Your task is to return, exactly, the run of lines starting at the line holding "save(round_insert(LIGHT_AT, LIGHT_R, WALL" and ending at the line holding "obj.parent = None", both ends included and no other lines.

═════ Source material

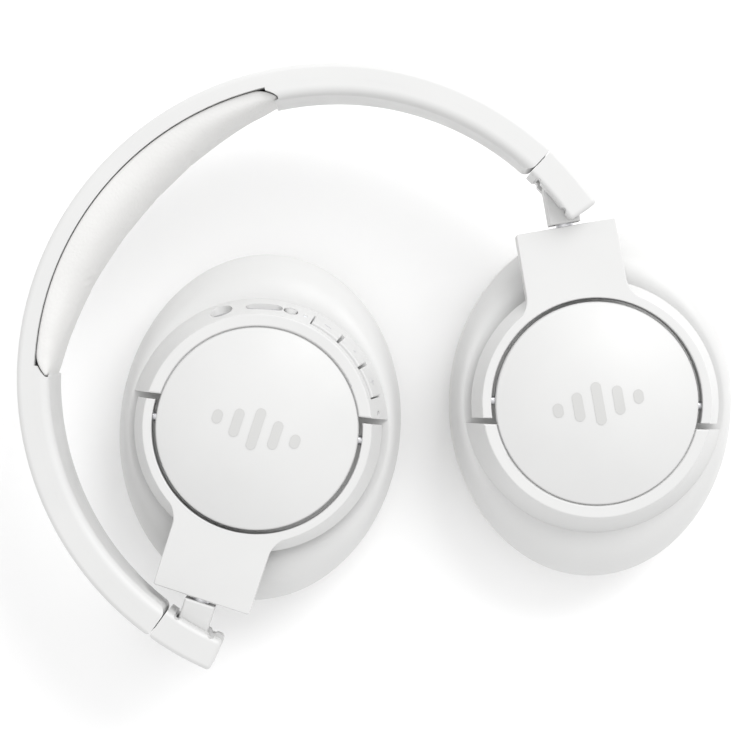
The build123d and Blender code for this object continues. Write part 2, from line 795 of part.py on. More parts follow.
# ================================================================ both sides
for side, name in SIDES.items():
    pieces = {
        "slider": slider_strip(side),
        "arm_end": arm_end(side),
        "fold_pin": fold_pin(side),
        "knuckle": knuckle(side),
        "swivel_pin": swivel_pin(side),
        "yoke": yoke(side),
        "yoke_cover": yoke_cover(side),
        "yoke_screws": yoke_screws(side),
        "tilt_pins": tilt_pins(side),
        "cup_housing": cup_housing(side) if side > 0 else left_housing(),
        "cup_cap": cup_cap(side),
        "emblem": emblem(side),
        "ear_cushion": ear_cushion(side),
        "cushion_frame": cushion_frame(side),
        "driver_cloth": driver_cloth(side),
        "baffle": baffle(side),
        "baffle_screws": baffle_screws(side),
        "driver_basket": driver_basket(side),
        "diaphragm": diaphragm(side),
        "magnet": magnet(side),
    }
    for kind, piece in pieces.items():
        save(piece, f"{kind}_{name}")

save(battery(), "battery")
save(circuit_board(), "circuit_board")
save(usb_port(), "usb_port")
save(aux_jack(), "aux_jack")
for kind, around in KEYS.items():
    save(key(around), kind)
WALL = boss_radius(PORT_Z)
save(round_insert(POWER_AT, POWER_R, WALL - 1.4, WALL + 0.5, PORT_Z), "power_key")
save(round_insert(LIGHT_AT, LIGHT_R, WALL - 2.0, WALL, PORT_Z), "status_light")
save(round_insert(MIC_AT, MIC_R, WALL - 2.0, WALL - 0.3, PORT_Z), "microphone_mesh")
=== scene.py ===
"""Looks of the over ear headphones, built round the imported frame."""
import json
import math

import bmesh
import bpy
import numpy as np
from mathutils import Matrix, Vector, noise

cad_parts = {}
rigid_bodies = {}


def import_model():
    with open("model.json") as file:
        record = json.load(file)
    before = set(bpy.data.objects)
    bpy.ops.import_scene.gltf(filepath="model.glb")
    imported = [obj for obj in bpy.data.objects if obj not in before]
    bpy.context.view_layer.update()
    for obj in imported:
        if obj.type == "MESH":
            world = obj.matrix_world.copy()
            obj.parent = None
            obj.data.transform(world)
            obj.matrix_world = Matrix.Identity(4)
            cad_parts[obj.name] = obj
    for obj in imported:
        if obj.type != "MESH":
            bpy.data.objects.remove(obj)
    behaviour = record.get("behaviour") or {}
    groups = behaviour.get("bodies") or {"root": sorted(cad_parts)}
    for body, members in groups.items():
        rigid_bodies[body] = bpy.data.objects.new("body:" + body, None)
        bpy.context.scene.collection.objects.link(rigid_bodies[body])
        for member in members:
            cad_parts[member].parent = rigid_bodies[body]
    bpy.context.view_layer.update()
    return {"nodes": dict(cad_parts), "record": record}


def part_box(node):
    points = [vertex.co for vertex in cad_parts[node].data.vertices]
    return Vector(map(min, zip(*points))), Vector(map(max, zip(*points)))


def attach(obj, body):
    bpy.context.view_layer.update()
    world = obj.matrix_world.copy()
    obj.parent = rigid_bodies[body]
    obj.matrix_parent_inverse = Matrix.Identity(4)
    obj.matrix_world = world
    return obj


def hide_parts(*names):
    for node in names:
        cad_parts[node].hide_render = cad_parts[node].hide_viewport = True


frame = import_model()
NODES = frame["nodes"]
BODY_OF = {name: obj.parent.name.split(":")[1] for name, obj in NODES.items()}
MM = 0.001


# ---------------------------------------------------------------- camera
IMAGE_UP = Vector((0.770, 0.638, 0)).normalized()
CAMERA_PLACE = (0.0075, 0.001, 0.690)
CAMERA_LENS = 121.7
CAMERA_SENSOR = 36


def middle(node):
    low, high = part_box(node)
    return (low + high) / 2


def add_camera():
    """Straight above the part, turned so that the folded cup is on the left of the picture."""
    camera = bpy.data.objects.new("camera", bpy.data.cameras.new("camera"))
    bpy.context.scene.collection.objects.link(camera)
    camera.data.lens = CAMERA_LENS
    camera.data.sensor_width = CAMERA_SENSOR
    camera.data.clip_start = 0.01
    camera.location = CAMERA_PLACE
    right = IMAGE_UP.cross(Vector((0, 0, 1)))
    camera.matrix_world = Matrix.Translation(camera.location) @ Matrix(
        (right, IMAGE_UP, Vector((0, 0, 1)))).transposed().to_4x4()
    bpy.context.scene.camera = camera


add_camera()


# ---------------------------------------------------------------- materials
def new_material(name, color, roughness, **sockets):
    """Principled material whose even values sit on the shader's own sockets."""
    mat = bpy.data.materials.new(name)
    mat.use_nodes = True
    mat.diffuse_color = (*color, 1)
    bsdf = mat.node_tree.nodes["Principled BSDF"]
    bsdf.inputs["Base Color"].default_value = (*color, 1)
    bsdf.inputs["Roughness"].default_value = roughness
    for socket, value in sockets.items():
        bsdf.inputs[socket.replace("_", " ")].default_value = value
    return mat, mat.node_tree, bsdf


def node(tree, kind, **values):
    made = tree.nodes.new(kind)
    for name, value in values.items():
        if name in made.inputs:
            made.inputs[name].default_value = value
        else:
            setattr(made, name, value)
    return made


def noise_node(tree, scale, detail=3.0, stretch=None):
    coords = node(tree, "ShaderNodeTexCoord")
    mapping = node(tree, "ShaderNodeMapping")
    if stretch:
        mapping.inputs["Scale"].default_value = stretch
    tree.links.new(coords.outputs["Object"], mapping.inputs["Vector"])
    made = node(tree, "ShaderNodeTexNoise", Scale=scale, Detail=detail)
    tree.links.new(mapping.outputs["Vector"], made.inputs["Vector"])
    return made


def vary_color(tree, bsdf, factor, dark, light):
    ramp = node(tree, "ShaderNodeValToRGB")
    ramp.color_ramp.elements[0].position = 0.3
    ramp.color_ramp.elements[0].color = (*dark, 1)
    ramp.color_ramp.elements[1].position = 0.7
    ramp.color_ramp.elements[1].color = (*light, 1)
    tree.links.new(factor, ramp.inputs["Fac"])
    tree.links.new(ramp.outputs["Color"], bsdf.inputs["Base Color"])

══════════

- _Written solution_:
save(round_insert(LIGHT_AT, LIGHT_R, WALL - 2.0, WALL, PORT_Z), "status_light")
save(round_insert(MIC_AT, MIC_R, WALL - 2.0, WALL - 0.3, PORT_Z), "microphone_mesh")
=== scene.py ===
"""Looks of the over ear headphones, built round the imported frame."""
import json
import math

import bmesh
import bpy
import numpy as np
from mathutils import Matrix, Vector, noise

cad_parts = {}
rigid_bodies = {}


def import_model():
    with open("model.json") as file:
        record = json.load(file)
    before = set(bpy.data.objects)
    bpy.ops.import_scene.gltf(filepath="model.glb")
    imported = [obj for obj in bpy.data.objects if obj not in before]
    bpy.context.view_layer.update()
    for obj in imported:
        if obj.type == "MESH":
            world = obj.matrix_world.copy()
            obj.parent = None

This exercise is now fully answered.